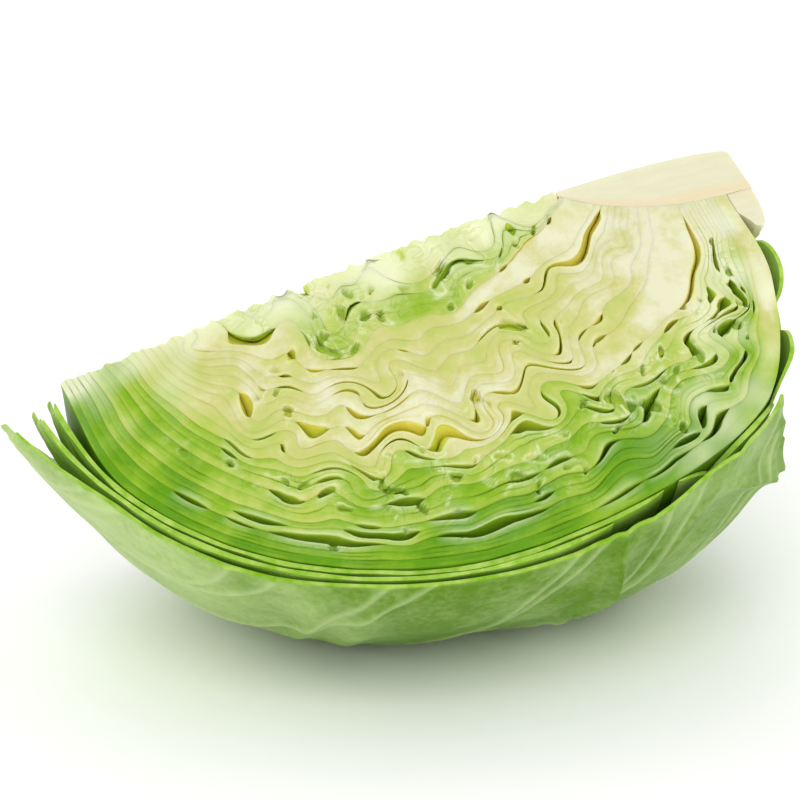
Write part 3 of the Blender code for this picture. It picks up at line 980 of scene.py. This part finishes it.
def grown(name, base_mesh, tree, numbers):
    """Run a tree on a mesh and keep the result as a plain closed mesh."""
    base = add_object(name + "_base", base_mesh)
    modifier = base.modifiers.new("nodes", "NODES")
    modifier.node_group = tree
    for key, value in numbers.items():
        modifier[socket_identifier(tree, key)] = value
    view = bpy.context.evaluated_depsgraph_get()
    mesh = bpy.data.meshes.new_from_object(base.evaluated_get(view), depsgraph=view)
    base.modifiers.remove(modifier)
    bpy.data.objects.remove(base, do_unlink=True)
    mesh.name = name
    return mesh


print("Geometry Nodes helpers ready")

# %% Core flesh
PEACH = (0.800, 0.560, 0.270)
CORE_CREAM = (0.760, 0.740, 0.560)
CORE_SHADE = (0.660, 0.640, 0.430)


def core_flesh():
    """Fibrous cream flesh with a peach line near the outside of the core."""
    made, tree, shader = new_material("core_flesh", 0.46, 0.25)
    place_on = tree.object_place()
    fibres = tree.noise(tree.vector("MULTIPLY", place_on, (90.0, 700.0, 700.0)), 1.0, 4.0)
    clouds = tree.noise(place_on, 160.0, 3.0)
    flesh = tree.mix(fibres, CORE_SHADE, CORE_CREAM)
    out_share = tree.attribute("out_share")
    wander = tree.varied(out_share, clouds, 0.22)
    line = tree.ramp(wander, ((0.66, (0, 0, 0)), (0.90, (0.42,) * 3), (1.0, (0.22,) * 3)))
    flesh = tree.mix(line, flesh, PEACH)
    tree.link(flesh, shader.inputs["Base Color"])
    tree.bump(shader, fibres, 0.30, 0.3 * MM)
    return made


CORE_FLESH = core_flesh()
print("made", CORE_FLESH.name)

# %% Core
CORE_CUT_SHORT = RIDGE_CLEARANCE * 2.0
CORE_GRID = (70, 18, 30)
CORE_NUMBERS = {
    "Length": CORE_LENGTH, "Cut short": CORE_CUT_SHORT, "Radius": CORE_RADIUS,
    "Taper": CORE_TAPER, "First cut": CUT_BACK, "Last cut": CUT_FRONT, "Roughness": 0.05 * MM,
}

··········

■ **Your instructions**: Copy out the whole listing, exactly as written.

■ **Result**:
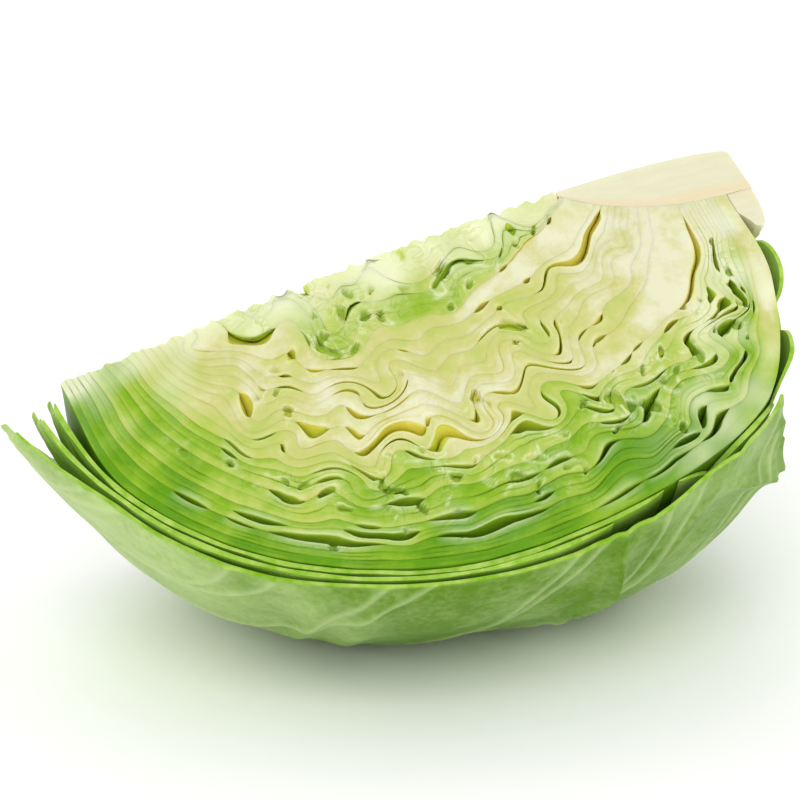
Write part 3 of the Blender code for this picture. It picks up at line 980 of scene.py. This part finishes it.
def grown(name, base_mesh, tree, numbers):
    """Run a tree on a mesh and keep the result as a plain closed mesh."""
    base = add_object(name + "_base", base_mesh)
    modifier = base.modifiers.new("nodes", "NODES")
    modifier.node_group = tree
    for key, value in numbers.items():
        modifier[socket_identifier(tree, key)] = value
    view = bpy.context.evaluated_depsgraph_get()
    mesh = bpy.data.meshes.new_from_object(base.evaluated_get(view), depsgraph=view)
    base.modifiers.remove(modifier)
    bpy.data.objects.remove(base, do_unlink=True)
    mesh.name = name
    return mesh


print("Geometry Nodes helpers ready")

# %% Core flesh
PEACH = (0.800, 0.560, 0.270)
CORE_CREAM = (0.760, 0.740, 0.560)
CORE_SHADE = (0.660, 0.640, 0.430)


def core_flesh():
    """Fibrous cream flesh with a peach line near the outside of the core."""
    made, tree, shader = new_material("core_flesh", 0.46, 0.25)
    place_on = tree.object_place()
    fibres = tree.noise(tree.vector("MULTIPLY", place_on, (90.0, 700.0, 700.0)), 1.0, 4.0)
    clouds = tree.noise(place_on, 160.0, 3.0)
    flesh = tree.mix(fibres, CORE_SHADE, CORE_CREAM)
    out_share = tree.attribute("out_share")
    wander = tree.varied(out_share, clouds, 0.22)
    line = tree.ramp(wander, ((0.66, (0, 0, 0)), (0.90, (0.42,) * 3), (1.0, (0.22,) * 3)))
    flesh = tree.mix(line, flesh, PEACH)
    tree.link(flesh, shader.inputs["Base Color"])
    tree.bump(shader, fibres, 0.30, 0.3 * MM)
    return made


CORE_FLESH = core_flesh()
print("made", CORE_FLESH.name)

# %% Core
CORE_CUT_SHORT = RIDGE_CLEARANCE * 2.0
CORE_GRID = (70, 18, 30)
CORE_NUMBERS = {
    "Length": CORE_LENGTH, "Cut short": CORE_CUT_SHORT, "Radius": CORE_RADIUS,
    "Taper": CORE_TAPER, "First cut": CUT_BACK, "Last cut": CUT_FRONT, "Roughness": 0.05 * MM,
}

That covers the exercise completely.